The screen at the lower end of the hall has chamfered stiles and rails with small panels and a carved pulvinated frieze above. On the lower left side of the screen is the entrance hall with a 19th-century moulded plaster cornice and granite fireplace. Behind the entrance hall is a staircase in a closed well with a late 19th or early 20th-century balustrade.

The parlour (drawing room) has fine early 17th-century panelling on two sides, divided by pilasters with strapwork bases and palm leaf carved shafts in pairs with debased Ionic capitals. Above these are the arms of the Bury family in a strapwork frieze. The ceiling is embossed paper in imitation of plasterwork and the chimneypiece is 19th century.

A Tudor arch doorway with double cyma moulding leads into the cellar under the parlour. The cellar has two large chamfered cross-beams (the stops rotted) and unchamfered joists. An 18th-century panelled door is at the top of the cellar stairs.

The joinery on the first floor is mainly 19th century except in the two bedchambers in the cross-wing. The front room has early 18th-century fielded panelling and cornice with a fireplace across the corner. The back room has only panelled window reveals and a moulded wooden cornice.

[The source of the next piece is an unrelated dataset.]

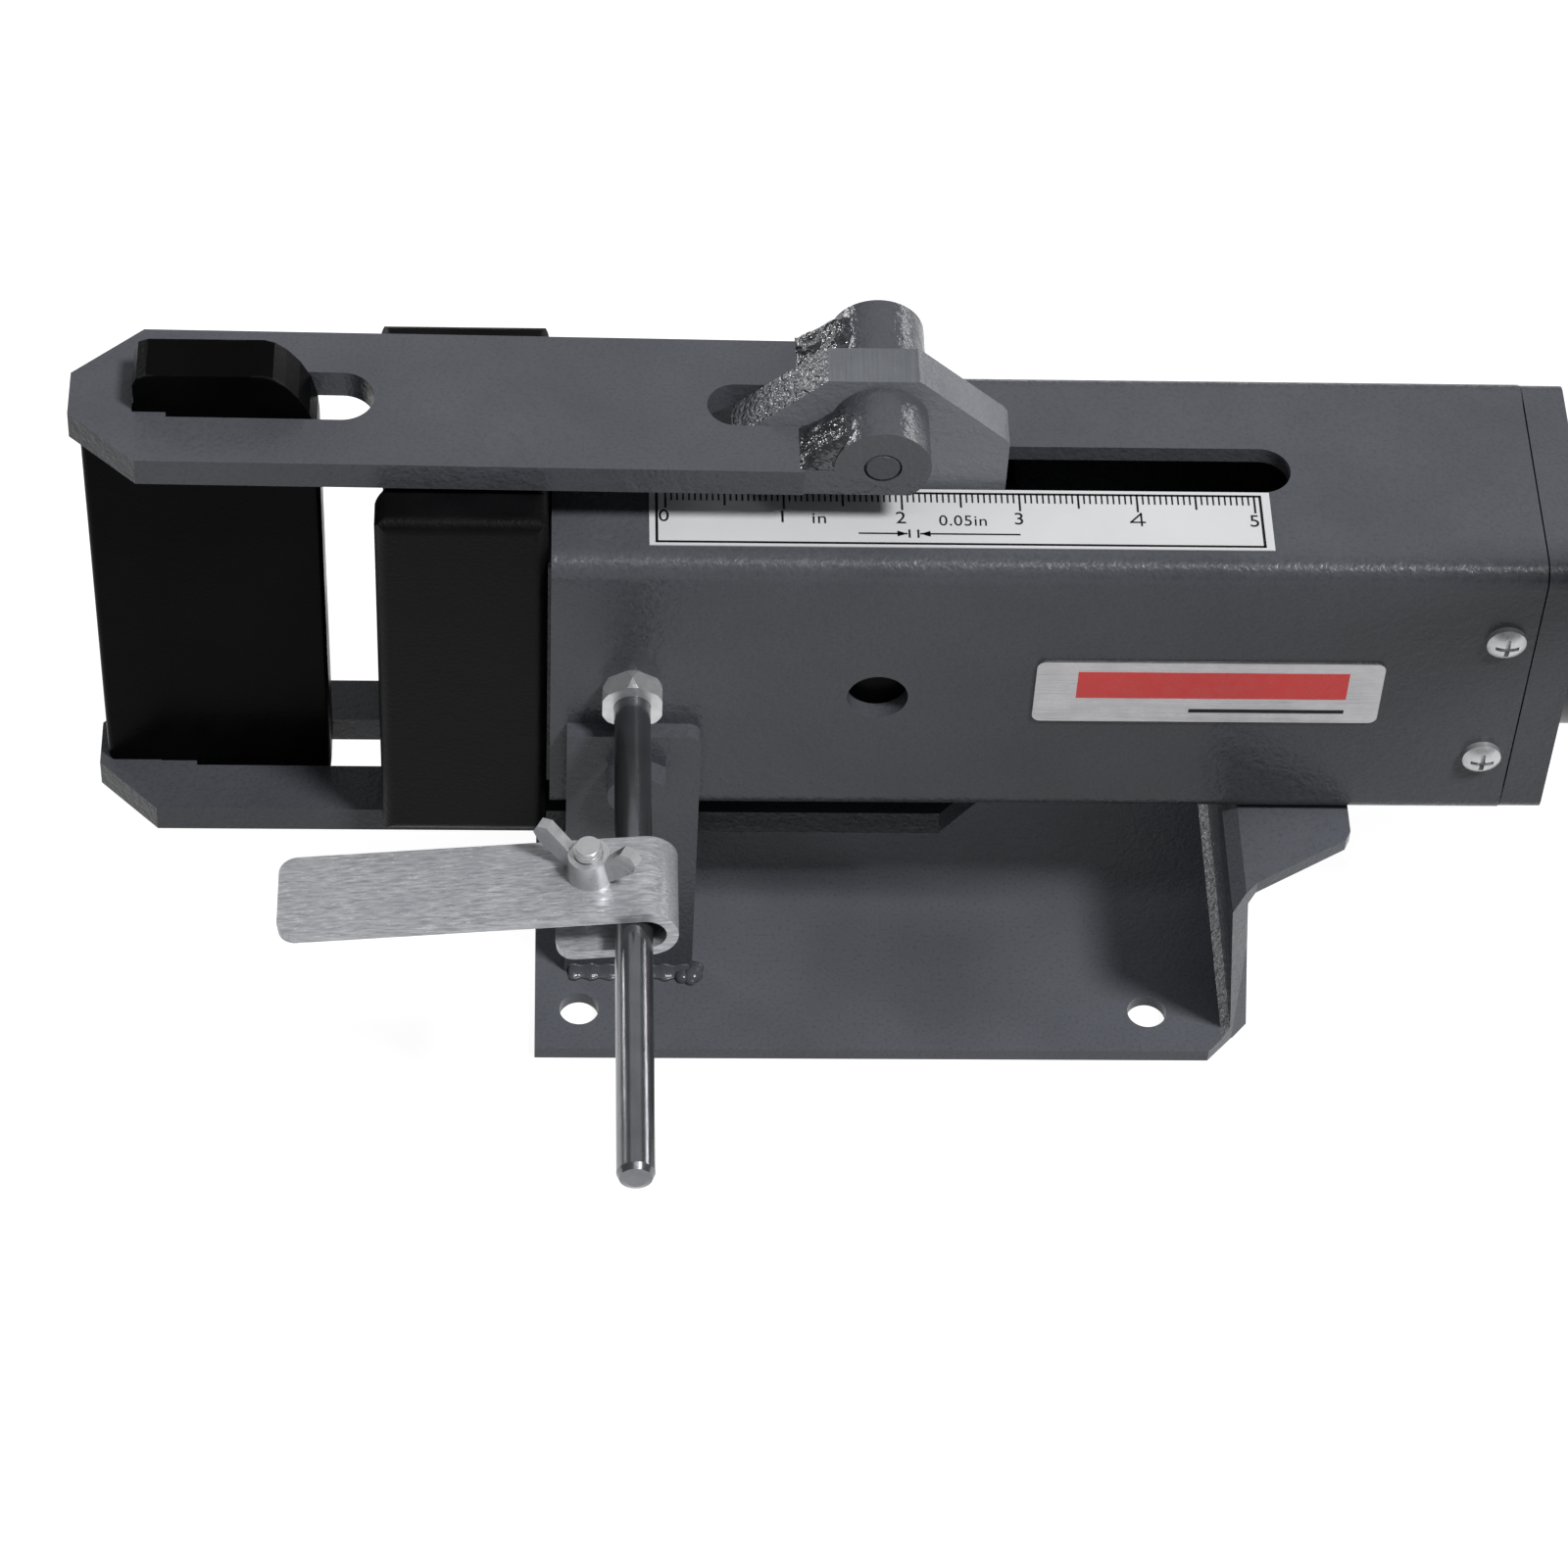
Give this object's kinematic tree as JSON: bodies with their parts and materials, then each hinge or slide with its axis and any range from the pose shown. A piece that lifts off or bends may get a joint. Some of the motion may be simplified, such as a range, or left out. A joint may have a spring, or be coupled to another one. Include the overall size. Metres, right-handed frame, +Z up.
{
  "type": "sheet metal brake",
  "caption": "Horizontal screw-driven strip bender: square-tube body on a bent bolted base, V die, strap-pulled punch blade, ratchet lever and folded-strip stop on a rod.",
  "frame": {"origin": "centre of the four base bolt holes, on the underside of the base plate", "axes": "+X from the die to the drive end along the tube and the screw, +Z up, away from the bench, -Y towards the operator"},
  "size_m": [0.3681, 0.257, 0.4333],
  "materials": {
    "grey_paint": "textured slate-grey powder paint",
    "label_white": "satin printed film",
    "badge_metal": "brushed",
    "blackened_steel": "oiled black oxide",
    "black_paint": "satin black",
    "zinc_steel": "bright zinc plate",
    "machined_steel": "turned and ground",
    "bearing_steel": "polished",
    "spring_steel": "drawn wire",
    "bronze": "turned bronze",
    "arm_aluminium": "worn mill finish",
    "lever_chrome": "plated",
    "grip_rubber": "moulded",
    "knob_plastic": "moulded"
  },
  "bodies": {
    "frame": {"base_bracket": "grey_paint", "front_bracket": "grey_paint", "rear_bracket": "grey_paint", "bracket_welds": "grey_paint", "bracket_bolts": "grey_paint", "flange_bolts": "zinc_steel", "tube_body": "grey_paint", "scale_label": "label_white", "badge": "badge_metal", "end_cap": "grey_paint", "cap_screws": "zinc_steel", "screw_bush": "bronze", "bearing_housing": "black_paint", "housing_screws": "black_paint", "race_fixed": "bearing_steel", "bearing_balls": "bearing_steel", "ball_cage": "bronze", "die_plug": "grey_paint", "die_block": "blackened_steel", "die_bolts": "blackened_steel", "rod_boss_nut": "zinc_steel", "rod_jam_nut": "zinc_steel"},
    "screw": {"lead_screw": "machined_steel", "race_turning": "bearing_steel", "ratchet_wheel": "machined_steel", "drive_key": "machined_steel", "wheel_nut": "zinc_steel"},
    "ram": {"ram_nut": "machined_steel", "ram_lug": "grey_paint", "lower_lug": "grey_paint", "ram_welds": "grey_paint", "bottom_strap": "grey_paint", "hinge_pin": "machined_steel", "punch_blade": "blackened_steel"},
    "top_link": {"top_strap": "grey_paint", "strap_knuckles": "grey_paint", "knuckle_welds": "grey_paint"},
    "rod": {"stop_rod": "machined_steel"},
    "arm": {"stop_arm": "arm_aluminium", "clamp_bolt": "zinc_steel"},
    "wing": {"wing_nut": "zinc_steel"},
    "lever": {"ratchet_head": "black_paint", "ratchet_cover": "black_paint", "cover_screws": "zinc_steel", "lever_bar": "lever_chrome", "lever_pin": "machined_steel", "lever_grip": "grip_rubber", "pawl_cap": "knob_plastic"},
    "plunger": {"pawl": "machined_steel", "pawl_knob": "knob_plastic", "pawl_spring": "spring_steel"}
  },
  "joints": [
    {"name": "screw_turn", "type": "hinge", "parent": "frame", "child": "screw", "pos_m": [0, 0, 0.097], "axis": [1, 0, 0], "range_deg": [-1812, 2352]},
    {"name": "ram_slide", "type": "slide", "parent": "frame", "child": "ram", "axis": [1, 0, 0], "range_m": [-0.02, 0.026]},
    {"name": "strap_lift", "type": "hinge", "parent": "ram", "child": "top_link", "pos_m": [-0.00295, 0, 0.1564], "axis": [0, 1, 0], "range_deg": [0, 180]},
    {"name": "rod_turn", "type": "hinge", "parent": "frame", "child": "rod", "pos_m": [-0.05485, -0.09, 0.097], "axis": [0, 1, 0], "range_deg": [-85, 94]},
    {"name": "arm_slide", "type": "slide", "parent": "rod", "child": "arm", "axis": [0, 1, 0], "range_m": [-0.058, 0.034]},
    {"name": "wing_nut_turn", "type": "hinge", "parent": "arm", "child": "wing", "pos_m": [-0.0631, -0.0857, 0.09612], "axis": [-0.1063, 0, 0.9943], "range_deg": [-360, 360]},
    {"name": "lever_swing", "type": "hinge", "parent": "frame", "child": "lever", "pos_m": [0.17, 0, 0.097], "axis": [1, 0, 0], "range_deg": [-120, 60]},
    {"name": "pawl_slide", "type": "slide", "parent": "lever", "child": "plunger", "axis": [0, 0.5, -0.866], "range_m": [-0.003, 0.001]}
  ],
  "couplings": [
    {"joint": "screw_turn", "follows": "ram_slide", "rad_per_m": 1570.8}
  ]
}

Both rooms have 18th-century fielded two-panel doors. The large timber column on the landing supporting a beam in the front wall is a later introduction.

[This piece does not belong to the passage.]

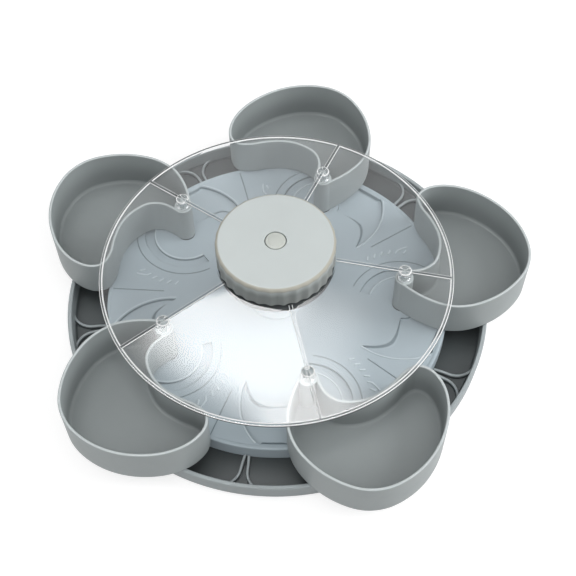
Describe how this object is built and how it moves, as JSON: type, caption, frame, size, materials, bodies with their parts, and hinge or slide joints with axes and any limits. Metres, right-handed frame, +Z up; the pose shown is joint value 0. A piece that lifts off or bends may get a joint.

The joinery and plaster cornice in the front (north-east) wing are 19th century, as probably is the small Tudor arch fireplace on the ground floor. The kitchen in the rear wing has a large blocked fireplace and in a turret at the side a wide newel staircase.

Roof

Unusually for Devon, there are 17th-century common rafter roofs over the main range and cross-wing providing two large uninterrupted attic spaces. The large scantling oak rafters have mortice and tenon jointed apexes and are similarly jointed at their feet to the ties, on which there are floorboards. The attics were probably originally plastered. There is no ridge-piece or purlins to prevent racking and the roof depends on the battens for lateral support. There is an opening in the rafters connecting the two attics. The roofs over the front and rear wings at the higher end are nailed softwood structures.

Historical Note

Colleton was the seat of the Bury family from the late 14th century until 1804, when it passed to Captain Richard Incledon RN. One of his daughters married the Reverend John Russell, the hunting parson. The chapel at Colleton was first licensed in 1318 and again in 1402 and 1413.